_Task to complete_.
Give back exactly the lines that run from the beginning of the entries to the line containing "its two faces.", both included, and nothing else.

Entries from a dataset
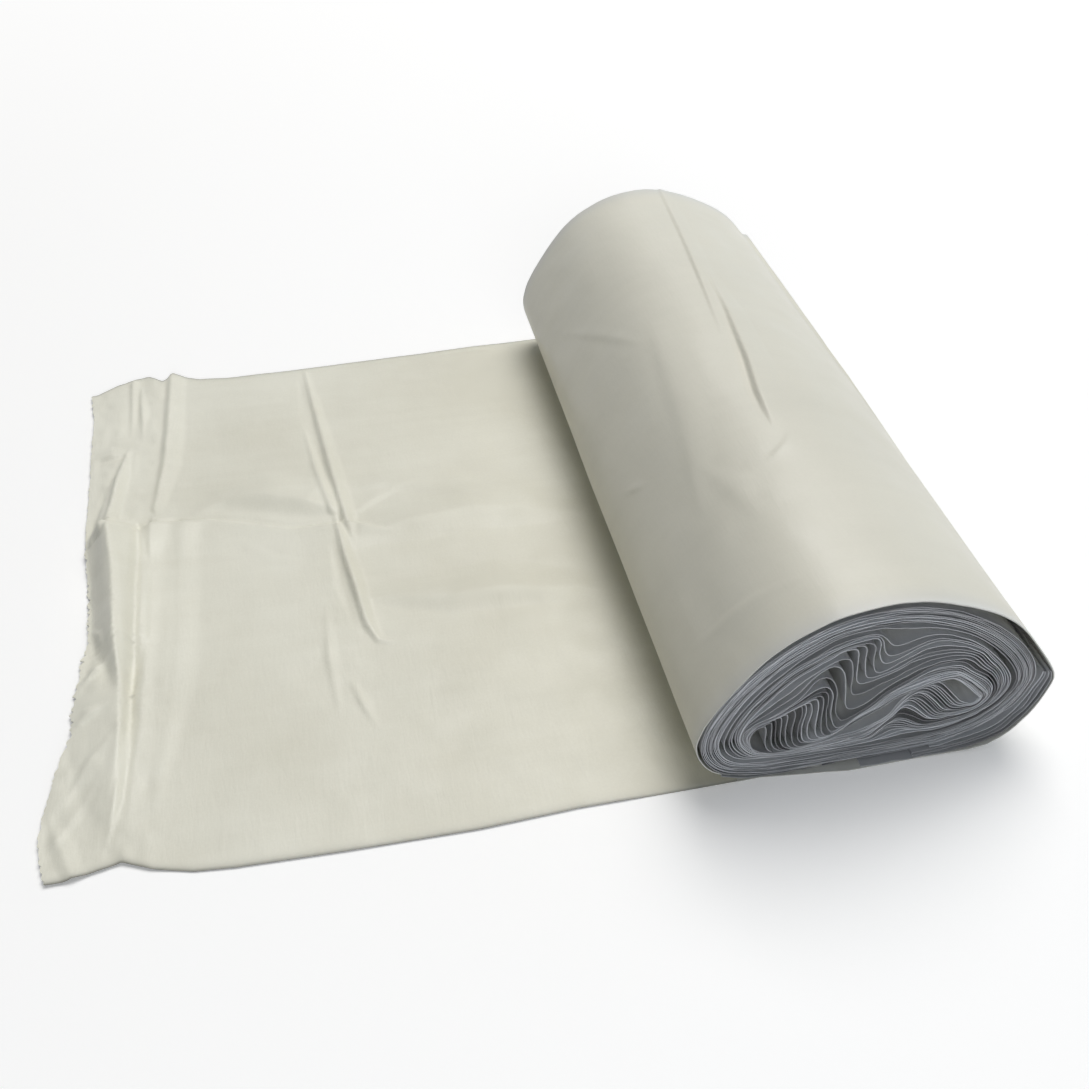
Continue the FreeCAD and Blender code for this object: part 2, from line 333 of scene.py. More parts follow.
@dataclass(frozen=True)
class Ply:
    """A closed sheet of film given by the grids of its two faces.

    Attributes:
        upper: rows by columns by 3 array, millimetres.
        lower: the same for the other face.
        plan: rows by columns by 2 array of positions in the flat web, millimetres.
        shade: rows by columns array, a mask that materials read.
    """

    upper: np.ndarray
    lower: np.ndarray
    plan: np.ndarray
    shade: np.ndarray

    def build(self, name: str) -> bpy.types.Object:
        """Make the mesh: both faces and the four borders, wound to face outwards.

        Args:
            name: name of the object and of its mesh.

        Returns:
            The object, linked to the scene.
        """
        rows, columns = self.upper.shape[:2]
        count = rows * columns
        points = np.concatenate([self.upper.reshape(-1, 3), self.lower.reshape(-1, 3)]) * MM
        index = np.arange(count).reshape(rows, columns)
        quads = [self._quads(index, False), self._quads(index + count, True)]
        for border, turned in ((index[0], True), (index[-1], False),
                               (index[:, 0], False), (index[:, -1], True)):
            strip = np.stack([border[:-1], border[1:], border[1:] + count, border[:-1] + count], 1)
            quads.append(strip[:, ::-1] if turned else strip)
        faces = np.concatenate(quads)
        mesh = bpy.data.meshes.new(name)
        mesh.vertices.add(len(points))
        mesh.vertices.foreach_set("co", points.ravel())
        mesh.loops.add(faces.size)
        mesh.loops.foreach_set("vertex_index", faces.ravel())
        mesh.polygons.add(len(faces))
        mesh.polygons.foreach_set("loop_start", np.arange(0, faces.size, 4))
        plan = np.concatenate([self.plan.reshape(-1, 2)] * 2) * MM
        layer = mesh.uv_layers.new(name="web")
        mesh.update(calc_edges=True)
        layer.data.foreach_set("uv", plan[faces.ravel()].ravel())
        mask = mesh.attributes.new("shade", "FLOAT", "POINT")
        mask.data.foreach_set("value", np.concatenate([self.shade.ravel()] * 2))
        self._sharpen_borders(mesh, faces, 2 * (rows - 1) * (columns - 1))
        mesh.validate()
        made = bpy.data.objects.new(name, mesh)
        bpy.context.collection.objects.link(made)
        return made

    @staticmethod
    def _quads(index: np.ndarray, turned: bool) -> np.ndarray:
        """Corners of the quads of a grid.

        Args:
            index: grid of vertex numbers.
            turned: whether they face the other way.

        Returns:
            n by 4 array of vertex numbers.
        """
        corners = [index[:-1, :-1], index[1:, :-1], index[1:, 1:], index[:-1, 1:]]
        quads = np.stack([corner.ravel() for corner in corners], axis=1)
        return quads[:, ::-1] if turned else quads

    @staticmethod
    def _sharpen_borders(mesh: bpy.types.Mesh, faces: np.ndarray, flat_faces: int) -> None:
        """Shade the thin borders flat, so that they don't smear the light of the wide faces.

        Args:
            mesh: the mesh.
            faces: its quads.
            flat_faces: how many of them belong to the wide faces.
        """
        smooth = np.ones(len(faces), bool)
        smooth[flat_faces:] = False
        mesh.polygons.foreach_set("use_smooth", smooth)
        border = faces[flat_faces:]
        pairs = np.sort(np.stack([border, np.roll(border, -1, axis=1)], axis=2).reshape(-1, 2), 1)
        keys = set(map(tuple, pairs.tolist()))
        ends = np.zeros(len(mesh.edges) * 2, int)
        mesh.edges.foreach_get("vertices", ends)
        ends = np.sort(ends.reshape(-1, 2), axis=1).tolist()
        marks = np.fromiter((tuple(pair) in keys for pair in ends), bool, len(ends))
        sharp = mesh.attributes.new("sharp_edge", "BOOLEAN", "EDGE")
        sharp.data.foreach_set("value", marks)


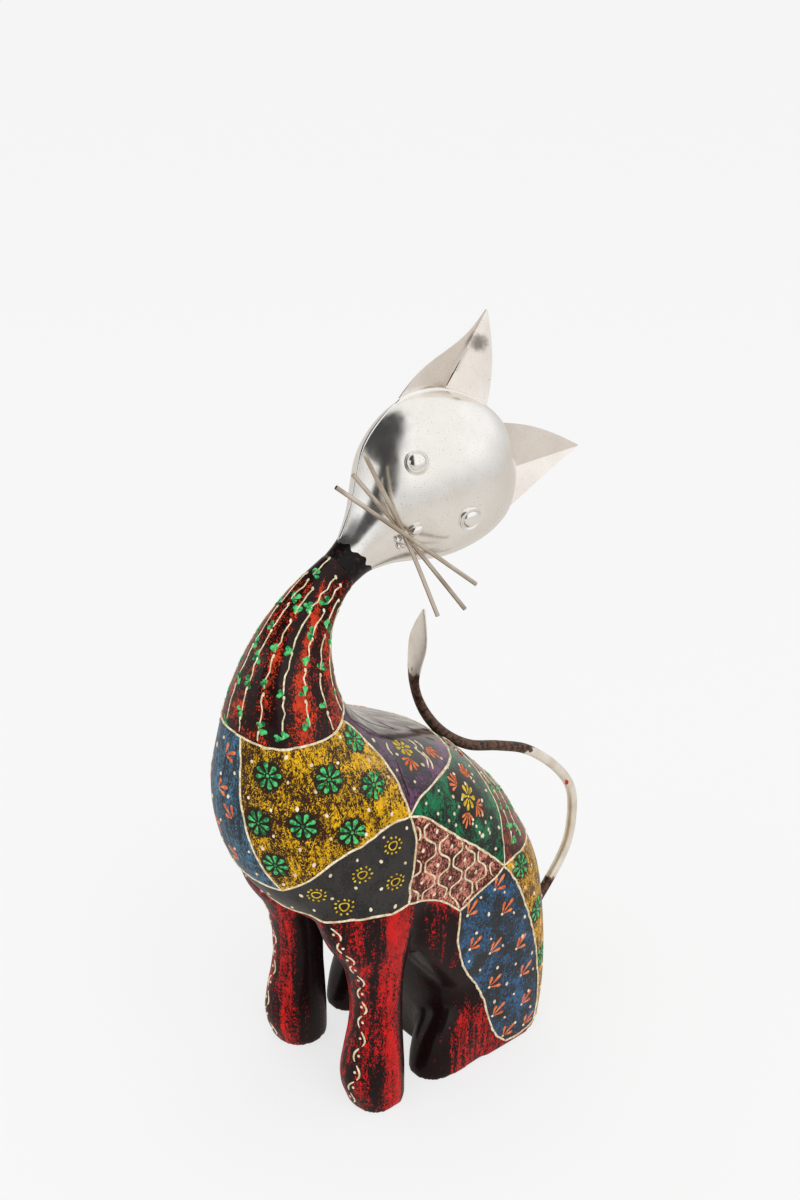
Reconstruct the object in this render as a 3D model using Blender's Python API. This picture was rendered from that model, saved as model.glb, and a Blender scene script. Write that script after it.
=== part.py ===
"""A sitting cat ornament: a carved and painted wooden body, and a nickel-plated head and tail.

The cat faces -Y and sits on z = 0. Its body is mirrored in the plane x = 0. The neck leans back,
and the sheet-metal head on it is turned to look over the cat's left side (+X).
Tables of stations are in millimetres and degrees; MM turns them into Blender's metres.
"""
from math import copysign, cos, pi, radians, sin, sqrt

import bmesh
import bpy
from mathutils import Matrix, Vector

MM = 0.001
ACROSS = Vector((1, 0, 0))
GAP = 0.3 * MM                      # clearance kept between neighbouring pieces
SETBACK = 39.2 * MM                 # from the point under the front of the belly to the origin,
                                    # which is under the middle of the whole cat

# Body: each limb is a loft of rounded sections, given as
# (centre y, centre z, half width, half depth, lean, power), with y counted from SETBACK.
# Lean is how far a level section is tipped backwards; at 90 it stands upright. Power is that of
# the superellipse: 2 is an oval, and more keeps the corners of the block.
TRUNK = (                           # belly, chest, neck, collar
    (24, 86, 32, 38, 0, 2.2),
    (25, 100, 43, 60, 0, 2.3),
    (14, 120, 48, 68, 0, 2.25),
    (0, 143, 49, 64, 0, 2.2),
    (-13, 166, 46, 53, 0, 2.2),
    (-29.5, 188, 35.5, 33, 4, 2.1),
    (-35.5, 207, 26, 24.3, 8, 2),
    (-32.4, 227, 18.6, 18.2, 20, 2),
    (-23.6, 244, 12.8, 12.6, 40, 2),
    (-9.4, 256.8, 9.2, 9.3, 56, 2),
    (3.5, 263.2, 8.5, 8.4, 61, 2),
)
SEAT = (                            # rump and both haunches, from the ground up
    (57, -6, 44.5, 32, 0, 3.4),
    (58, 14, 46.5, 35, 0, 3.2),
    (56, 38, 47.5, 39, 0, 3),
    (53, 64, 48, 42, 0, 2.7),
    (49, 90, 47.5, 43.5, 0, 2.5),
    (42, 112, 45, 42.3, 0, 2.3),
    (32.2, 132, 42, 37.6, 0, 2.2),
    (23, 147, 36, 32, 0, 2.2),
)
THIGH_X = 31                        # one thigh, from the haunch forward to the knee
THIGH = (
    (60, 76, 17, 38, 90, 2.4),
    (37, 75, 17, 39, 90, 2.4),
    (27, 78, 17, 35.5, 90, 2.4),
    (18, 85, 16.5, 29.5, 90, 2.4),
    (10, 90, 16, 23, 90, 2.3),
    (3, 94, 14.5, 15, 90, 2.2),
)
HIND_X = 32                         # one hind foot, from the heel to the toe
HIND_FOOT = (
    (60, 22, 13.2, 28, 90, 3),
    (36, 17, 13.4, 28, 90, 2.8),
    (27, 14, 13.4, 26, 90, 2.6),
    (20, 9, 12.6, 23, 90, 2.5),
    (14.5, 4, 10.2, 18, 90, 2.4),
    (10.5, -2, 7, 13, 90, 2.3),
    (8.5, -5, 3.5, 9, 90, 2.2),
)
FRONT_X = 29.5                      # one front leg, from the shoulder to the sole
FRONT_LEG = (
    (-3, 138, 11, 34, 0, 2),
    (-10, 117, 15, 33, 0, 2),
    (-14, 98, 15.5, 25, 0, 2),
    (-13, 76, 13.2, 14, 0, 2.2),
    (-12.4, 48, 12.3, 11.8, 0, 2.2),
    (-15, 18, 14, 15.5, 0, 2.2),
    (-13, 0, 13.5, 13, 0, 2.2),
    (-12, -8, 12, 11, 0, 2.2),
)
SECTION_SIDES = 32
SECTION_STEPS = 5                   # blended sections for each one given
VOXEL = 2.2 * MM                    # grain at which the limbs are fused
ROUNDING = 14                       # smoothing passes over the fused limbs
BODY_SHARE = 0.105                  # share of the fused mesh's triangles that is kept
GROUND_CUT = 400 * MM               # edge of the cube that cuts the soles flat
COLLAR_CUT = 40 * MM                # and of the one that cuts the top of the wooden neck

# Head: its own frame stands on the collar, +Z along the skull to the crown, -Y out of the face.
COLLAR = Vector((0, 1, 261)) * MM
HEAD_LEAN = radians(61)             # from upright, backwards
HEAD_TURN = radians(20)             # how far the face looks up from the cat's left side
HEAD = (                            # height along the skull, half width, half depth, middle x
    (-7, 8.2, 8.2, -1.0),
    (0, 9.1, 9, -1.3),
    (6, 11.4, 10.8, -1.6),
    (14, 15.8, 14.2, -1.8),
    (23, 22.7, 18.7, -2),
    (31, 28.6, 22.5, -1.9),
    (39, 32.2, 25, -1.6),
    (50, 34.7, 27, -1),
    (60, 34.7, 27, -0.4),
    (68, 32.4, 25, -0.1),
    (77, 26.5, 20.5, 0),
    (84, 18, 14.5, 0),
    (88.5, 9.5, 8, 0),
    (90.5, 1, 1, 0),
)
HEAD_SIDES = 24
HEAD_STEPS = 2

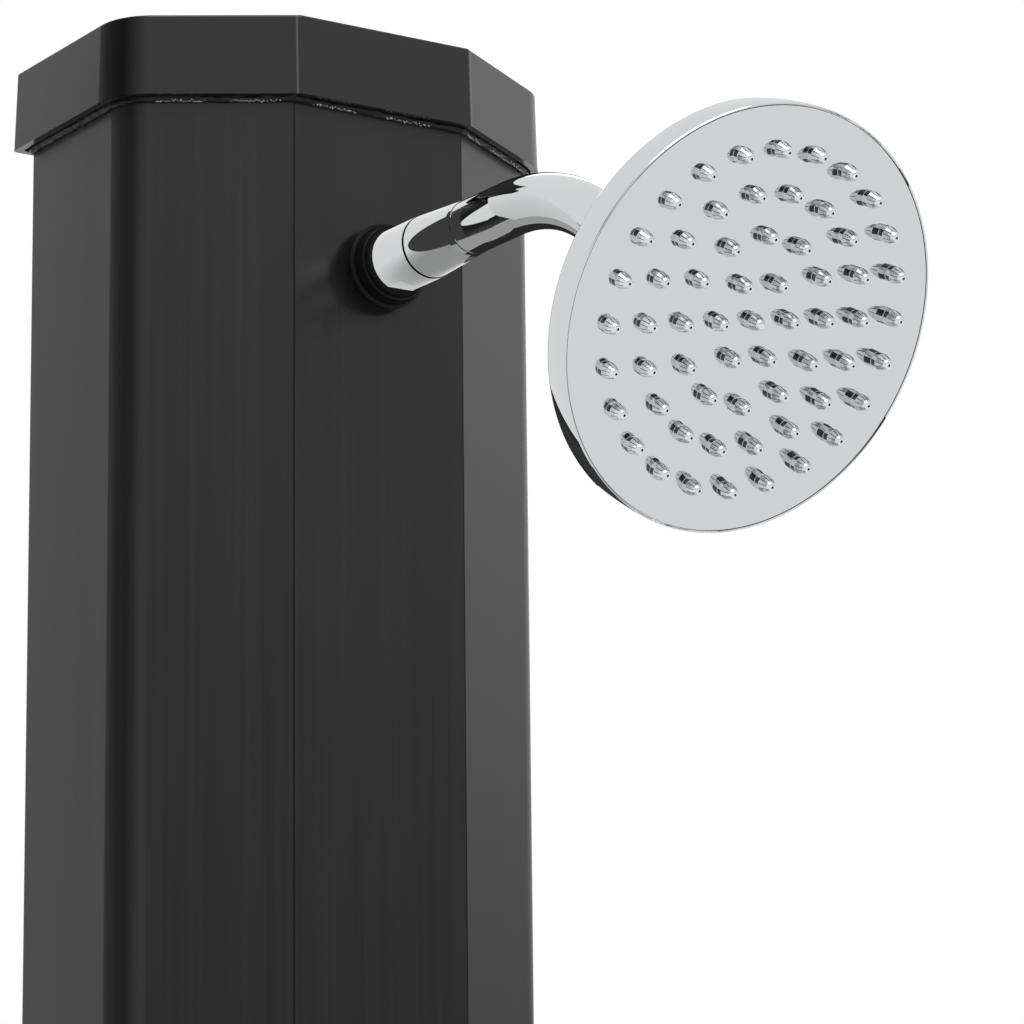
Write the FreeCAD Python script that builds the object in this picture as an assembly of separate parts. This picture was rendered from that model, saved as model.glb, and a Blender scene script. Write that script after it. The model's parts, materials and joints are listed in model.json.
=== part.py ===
import FreeCAD, Part
import math
import os
from FreeCAD import Placement, Rotation, Vector

# Outdoor solar shower post.  Millimetres, +Z up, front is -Y.
# The origin is the middle of the four anchor holes, at the underside of the base plate.

# ---------------------------------------------------------------- driving sizes
total_height = 2170.0          # floor to the top of the cap

# extruded profile of the post: a front flat, two slanted faces, two sides and a flat back
front_flat = 75.0
slant_face = 64.3              # from the front corner to the sharp side corner
slant_angle = 31.8             # degrees behind the front flat
side_depth = 75.0              # from the sharp side corner to the back
side_corner_radius = 18.5
front_corner_radius = 1.2
back_corner_radius = 2.0
post_wall = 4.5
glue_gap = 0.2                 # between glued profiles, all round

# top cap
cap_overhang = 5.6             # slanted faces, sides and back, at the skirt's lower edge
cap_front_overhang = 6.3
cap_height = 31.8
cap_draft = 1.5                # degrees
cap_wall = 3.0
cap_top_thickness = 4.0
cap_plug_depth = 16.0
cap_plug_wall = 3.0
cap_edge_radius = 1.0
bead_drop = 2.2                # how far the sealant stands below the skirt
bead_height = 7.0

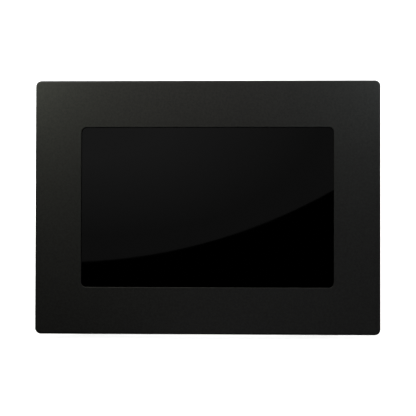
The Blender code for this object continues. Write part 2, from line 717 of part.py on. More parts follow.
def smooth_path(points, spacing):
    """Points at an even spacing on a curve through the given points."""
    knots = [Vector(p) for p in points]
    ends = [2 * knots[0] - knots[1]] + knots + [2 * knots[-1] - knots[-2]]
    path = [knots[0]]
    for a, b, c, d in zip(ends, ends[1:], ends[2:], ends[3:]):
        count = max(1, round((c - b).length / spacing))
        for step in range(1, count + 1):
            t = step / count
            cubic = (3 * b - a - 3 * c + d) * t**3 + (2 * a - 5 * b + 4 * c - d) * t**2
            path.append((2 * b + (c - a) * t + cubic) / 2)
    return path


LEAD_RADIUS = 0.6


def make_lead(name, points):
    """A speaker's two-core lead, held inside the case."""
    curve = bpy.data.curves.new(name, "CURVE")
    curve.dimensions = "3D"
    curve.bevel_depth = LEAD_RADIUS * MM
    curve.bevel_resolution = 2
    curve.use_fill_caps = True
    path = smooth_path(points, 6 * LEAD_RADIUS)
    spline = curve.splines.new("POLY")
    spline.points.add(len(path) - 1)
    for point, place in zip(spline.points, path):
        point.co = (*(place * MM), 1.0)
    curve.materials.append(LEAD_PVC)
    place_object(name, curve, ASSEMBLY)


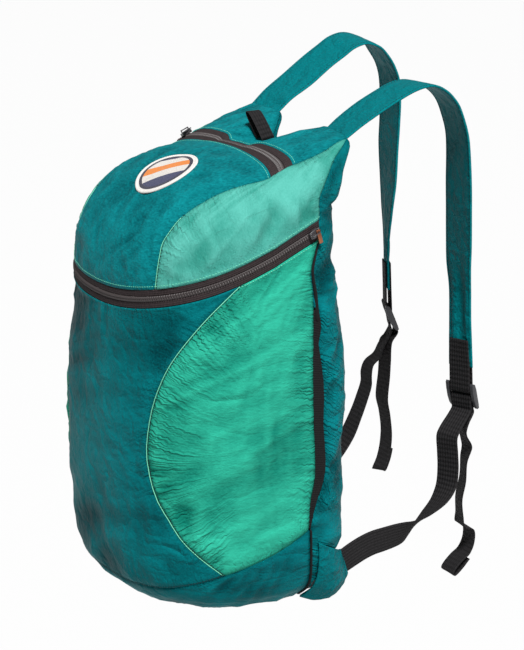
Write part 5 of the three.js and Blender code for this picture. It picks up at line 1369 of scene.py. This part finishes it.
# %% Webbing round the locks
def harness(name):
    """Routes of the webbing at one lock: sewn over the strap's end and round the upper bar, and
    the long one from its free tail through the lock to the corner of the sack."""
    side, tilt = ROOTS[name]["side"], math.radians(ROOTS[name]["tilt"])
    at, across = (line[::6] for line in straps[name])
    down = unit(at[-1] - at[-3])
    across_end = unit(across[-1] - down * (across[-1] @ down))
    outward = unit(np.cross(across_end, down) * side)
    outward = -outward if outward[1] < 0 else outward
    bar = at[-1] + down * LOCK_HANG
    lock_down = down * math.cos(tilt) + outward * math.sin(tilt)
    lock_out = outward * math.cos(tilt) - down * math.sin(tilt)
    wrap = LOCK_BAR / 2 + 0.4 + WEBBING / 2
    below = LOCK_LENGTH * 0.72
    lip = below - 2.6

    def in_lock(d, n):
        return bar + lock_down * d + lock_out * n

    _, _, out = band_frames(at, across)
    out = out * np.where(out @ outward < 0, -1, 1)[:, None]
    gap = STRAP_THICKNESS / 2 + 0.6 + WEBBING / 2
    legs = [np.column_stack([at[-4:] + out[-4:] * way * gap, across[-4:]]) for way in (-1, 1)]
    angle = np.radians(np.linspace(-90, 90, 9))[:, None]
    over = np.column_stack([bar + outward * wrap * np.sin(angle) + down * wrap * np.cos(angle),
                            np.tile(across_end, (9, 1))])
    sewn = np.vstack([legs[0], over, legs[1][::-1]])

    tab_tip = np.array([side * TAB_TIP[0] * SACK_WIDTH / 2, TAB_TIP[1] * SACK_DEPTH / 2,
                        TAB_TIP[2] * CROWN_HEIGHT])
    flip = np.array([side, 1, 1])
    leave = in_lock(lip + 6, 0)
    tail = np.array([[leave[0], leave[1] + back * TAIL_DROP, leave[2] - fall * TAIL_DROP,
                      *unit(flip * a)] for back, fall, *a in TAIL_ROUTES[name]])[::-1]
    inside = np.array([[*in_lock(d, n), *across_end] for d, n in (
        (lip + 6, -0.2), (lip + 1, -0.3), (BAR_STEP + 4.4, 2.6), (BAR_STEP + 1, 0.4 + wrap),
        (BAR_STEP - wrap * 0.75, 0.4 + wrap * 0.72), (BAR_STEP - wrap * 1.04, 0.2),
        (BAR_STEP - wrap * 0.75, 0.4 - wrap * 0.8), (BAR_STEP + 1, 0.2 - wrap),
        (lip - 3, -3.6), (lip + 3, -4.4))])
    front = in_lock(lip + 4, -4.6)
    load = np.array([[front[0] + (tab_tip[0] - front[0]) * along,
                      front[1] + (tab_tip[1] - front[1]) * along,
                      tab_tip[2] + (front[2] - tab_tip[2]) * high, *unit(flip * a)]
                     for along, high, *a in WEBBING_ROUTES[name]])
    tab_across = unit(flip * TAB_ACROSS)
    web = np.vstack([tail, inside, load, [[*tab_tip, *tab_across]]])
    return sewn, web, tab_tip, tab_across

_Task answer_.
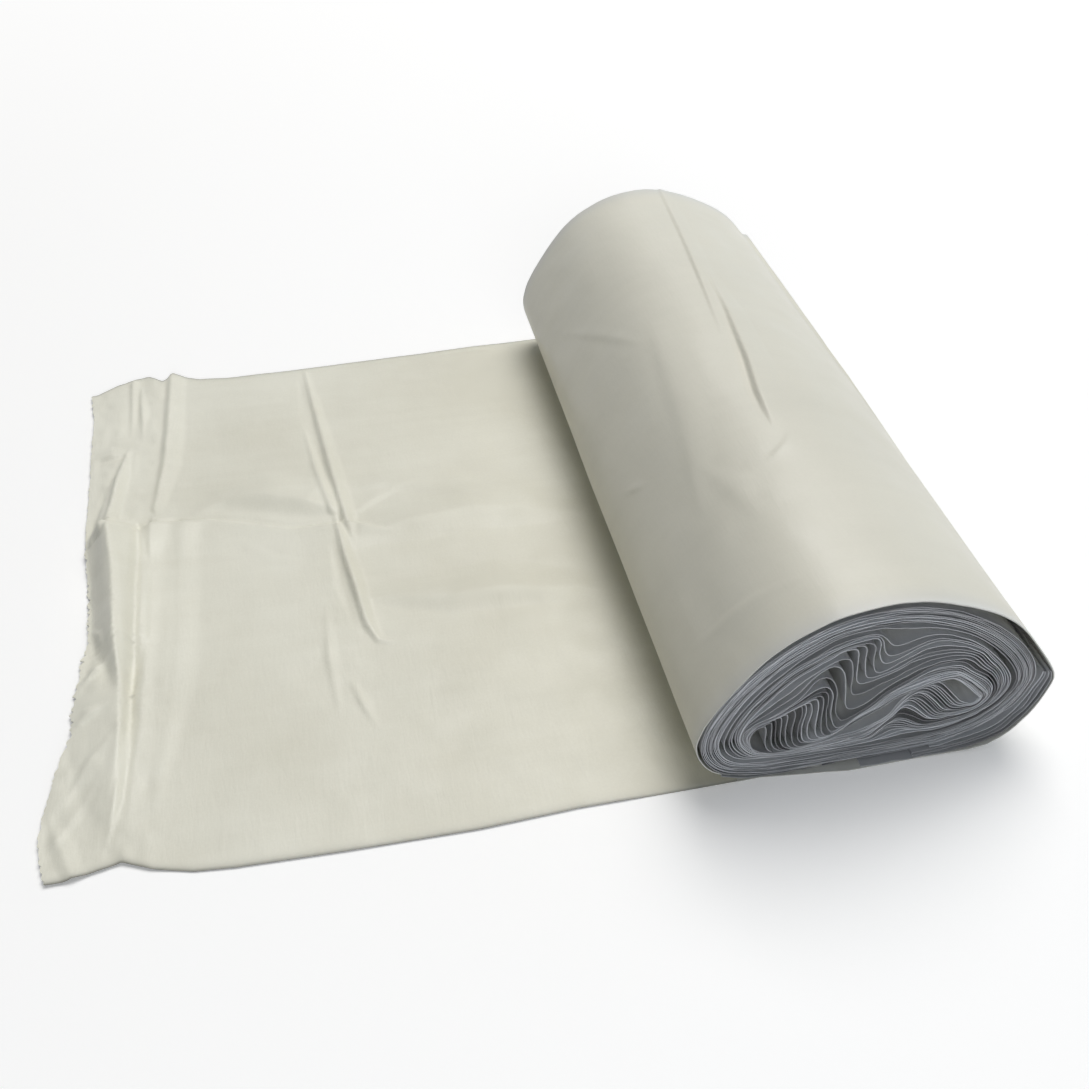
Continue the FreeCAD and Blender code for this object: part 2, from line 333 of scene.py. More parts follow.
@dataclass(frozen=True)
class Ply:
    """A closed sheet of film given by the grids of its two faces.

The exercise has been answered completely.